## start DATASET CONTENT
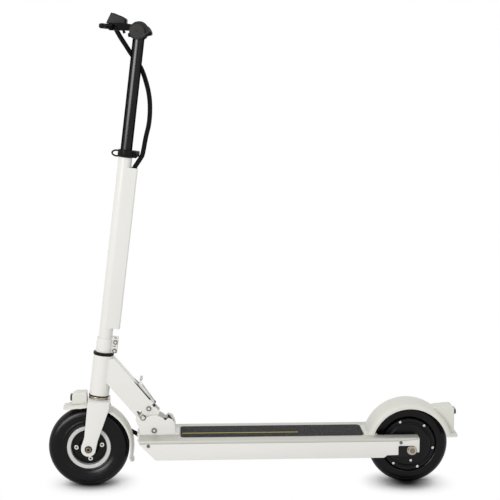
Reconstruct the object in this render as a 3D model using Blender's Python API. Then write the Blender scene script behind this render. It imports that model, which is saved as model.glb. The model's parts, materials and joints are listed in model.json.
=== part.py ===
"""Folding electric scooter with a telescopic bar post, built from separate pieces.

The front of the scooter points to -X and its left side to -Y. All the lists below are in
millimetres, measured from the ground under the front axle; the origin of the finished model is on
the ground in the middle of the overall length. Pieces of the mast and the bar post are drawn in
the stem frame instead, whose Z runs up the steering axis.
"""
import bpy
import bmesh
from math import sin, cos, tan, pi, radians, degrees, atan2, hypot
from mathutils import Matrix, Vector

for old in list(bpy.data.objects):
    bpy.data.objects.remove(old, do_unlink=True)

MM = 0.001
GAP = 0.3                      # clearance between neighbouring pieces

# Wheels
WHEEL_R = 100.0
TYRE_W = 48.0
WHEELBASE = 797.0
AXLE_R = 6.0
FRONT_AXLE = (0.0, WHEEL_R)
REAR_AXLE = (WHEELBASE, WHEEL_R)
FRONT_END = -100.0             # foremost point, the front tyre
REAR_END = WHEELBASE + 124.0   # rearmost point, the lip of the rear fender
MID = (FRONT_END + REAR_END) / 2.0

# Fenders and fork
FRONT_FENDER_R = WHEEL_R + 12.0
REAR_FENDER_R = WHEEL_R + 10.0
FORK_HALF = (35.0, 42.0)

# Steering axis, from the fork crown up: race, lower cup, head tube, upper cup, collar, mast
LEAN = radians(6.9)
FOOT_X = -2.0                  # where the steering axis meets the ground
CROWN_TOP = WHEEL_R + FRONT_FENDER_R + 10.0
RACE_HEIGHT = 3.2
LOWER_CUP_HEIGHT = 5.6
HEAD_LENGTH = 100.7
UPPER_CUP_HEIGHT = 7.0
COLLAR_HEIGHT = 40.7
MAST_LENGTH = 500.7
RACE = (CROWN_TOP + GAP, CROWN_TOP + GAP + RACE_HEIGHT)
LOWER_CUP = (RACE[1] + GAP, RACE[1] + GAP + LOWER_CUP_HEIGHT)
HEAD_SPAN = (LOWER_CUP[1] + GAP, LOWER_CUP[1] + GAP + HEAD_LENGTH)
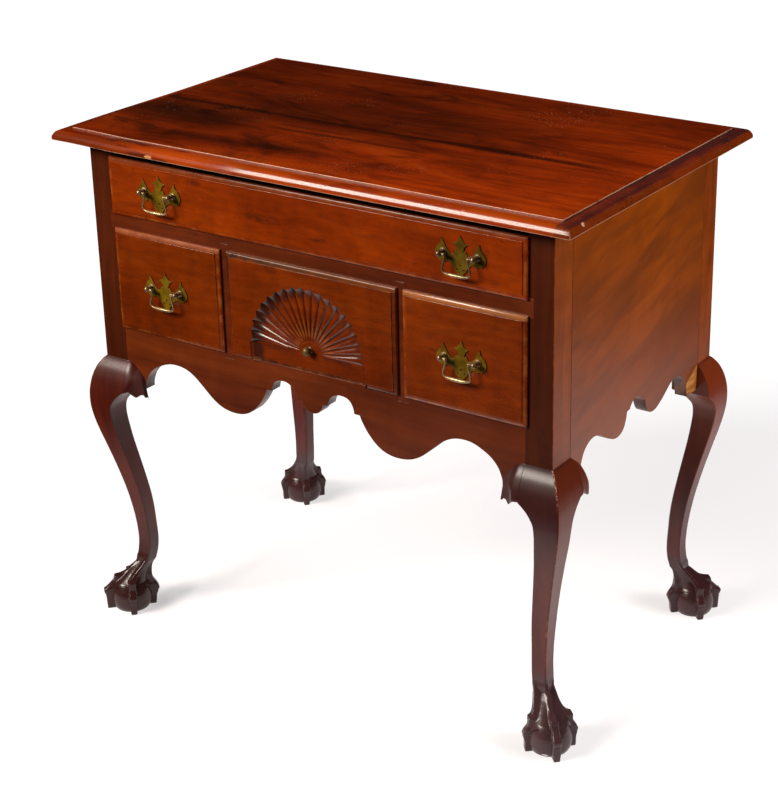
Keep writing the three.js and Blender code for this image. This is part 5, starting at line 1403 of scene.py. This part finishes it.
## end DATASET CONTENT
● TO BE DONE: Set out the complete listing exactly as shown.

● TASK SOLUTION:
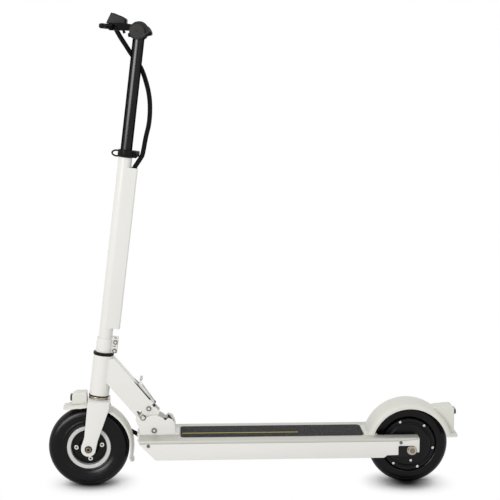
Reconstruct the object in this render as a 3D model using Blender's Python API. Then write the Blender scene script behind this render. It imports that model, which is saved as model.glb. The model's parts, materials and joints are listed in model.json.
=== part.py ===
"""Folding electric scooter with a telescopic bar post, built from separate pieces.

The front of the scooter points to -X and its left side to -Y. All the lists below are in
millimetres, measured from the ground under the front axle; the origin of the finished model is on
the ground in the middle of the overall length. Pieces of the mast and the bar post are drawn in
the stem frame instead, whose Z runs up the steering axis.
"""
import bpy
import bmesh
from math import sin, cos, tan, pi, radians, degrees, atan2, hypot
from mathutils import Matrix, Vector

for old in list(bpy.data.objects):
    bpy.data.objects.remove(old, do_unlink=True)

MM = 0.001
GAP = 0.3                      # clearance between neighbouring pieces

# Wheels
WHEEL_R = 100.0
TYRE_W = 48.0
WHEELBASE = 797.0
AXLE_R = 6.0
FRONT_AXLE = (0.0, WHEEL_R)
REAR_AXLE = (WHEELBASE, WHEEL_R)
FRONT_END = -100.0             # foremost point, the front tyre
REAR_END = WHEELBASE + 124.0   # rearmost point, the lip of the rear fender
MID = (FRONT_END + REAR_END) / 2.0

# Fenders and fork
FRONT_FENDER_R = WHEEL_R + 12.0
REAR_FENDER_R = WHEEL_R + 10.0
FORK_HALF = (35.0, 42.0)

# Steering axis, from the fork crown up: race, lower cup, head tube, upper cup, collar, mast
LEAN = radians(6.9)
FOOT_X = -2.0                  # where the steering axis meets the ground
CROWN_TOP = WHEEL_R + FRONT_FENDER_R + 10.0
RACE_HEIGHT = 3.2
LOWER_CUP_HEIGHT = 5.6
HEAD_LENGTH = 100.7
UPPER_CUP_HEIGHT = 7.0
COLLAR_HEIGHT = 40.7
MAST_LENGTH = 500.7
RACE = (CROWN_TOP + GAP, CROWN_TOP + GAP + RACE_HEIGHT)
LOWER_CUP = (RACE[1] + GAP, RACE[1] + GAP + LOWER_CUP_HEIGHT)
HEAD_SPAN = (LOWER_CUP[1] + GAP, LOWER_CUP[1] + GAP + HEAD_LENGTH)
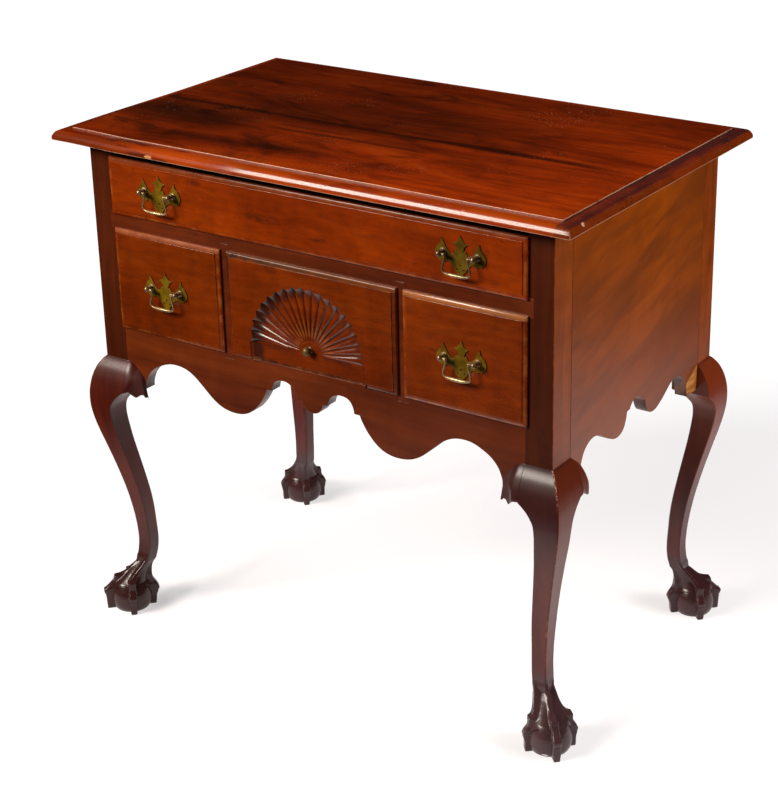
Keep writing the three.js and Blender code for this image. This is part 5, starting at line 1403 of scene.py. This part finishes it.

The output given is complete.